Top FDNY representatives, Assistant Chief Robert Sweeney, the Queens Borough Commander and EMS Division 4 Commander Robert Browne, were on hand for the meeting. Sweeney confirmed that only two of the peninsula’s FDNY stations are generator-equipped, but he also shared that FNDY Battalion Chief Michael McGrath is close to leasing two Kawasaki Jet Skis for rescue purposes, and added that the department has access to small boats that are kept in Brooklyn.

Sweeney also pointed out one of Rockaway’s inherent advantages in an emergency: “A lot of [FDNY/EMS] members live on the peninsula,” he said.

Browne confirmed that volunteer fire departments, such as the Broad Channel V.F.D, are covered by a mutual aid agreement and would be able to coordinate with and assist the FDNY.
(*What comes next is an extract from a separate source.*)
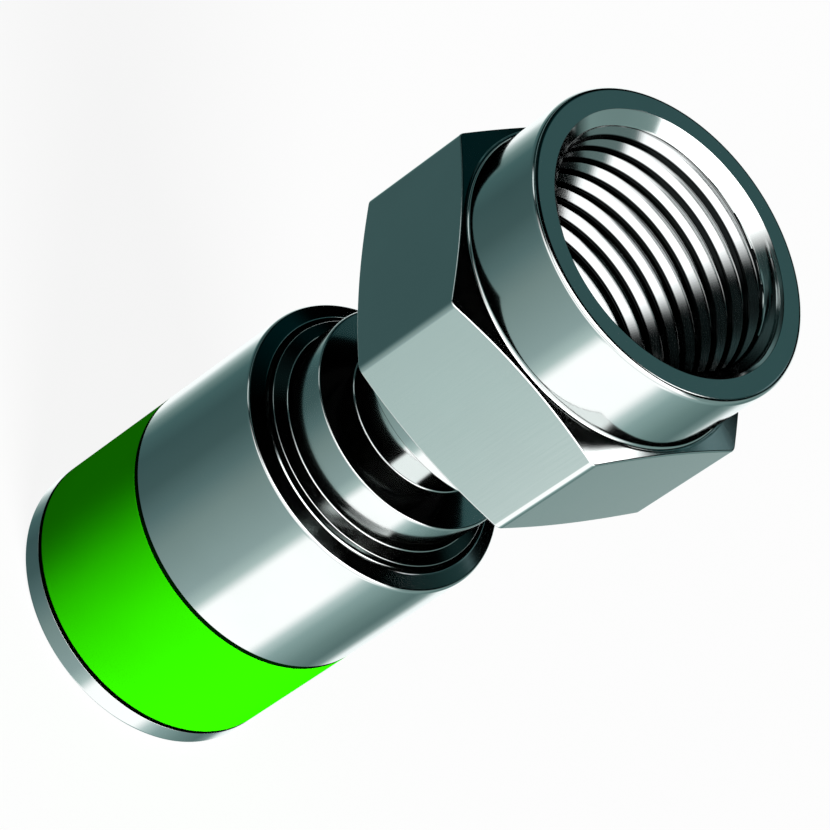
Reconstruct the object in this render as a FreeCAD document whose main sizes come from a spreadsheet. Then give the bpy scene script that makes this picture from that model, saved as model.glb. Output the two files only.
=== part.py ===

OEM has also formed Community Emergency Response Teams to teach basic disaster response skills to in communities throughout the city. The CERT for this area will stage a disaster simulation and graduation ceremony next week at the Rockaway Volunteer Fire Department station on Rockaway Point Boulevard.

In the meantime:

Marrocolo said OEM will begin testing its new plan with “tabletop” exercises in March and simulations in June. Gaska and Orr both requested that the agency return in June for public education purposes. Despite the criticism and heckling she endured Tuesday night, Marrocolo was receptive to returning. A date has not yet been set.

The day after the storm event, Gaska described it as a “rude awakening” for OEM. “People want to see something in writing – some good hard evidence – that their government knows what it’s doing.

“If they didn’t get the message last night, they never will.”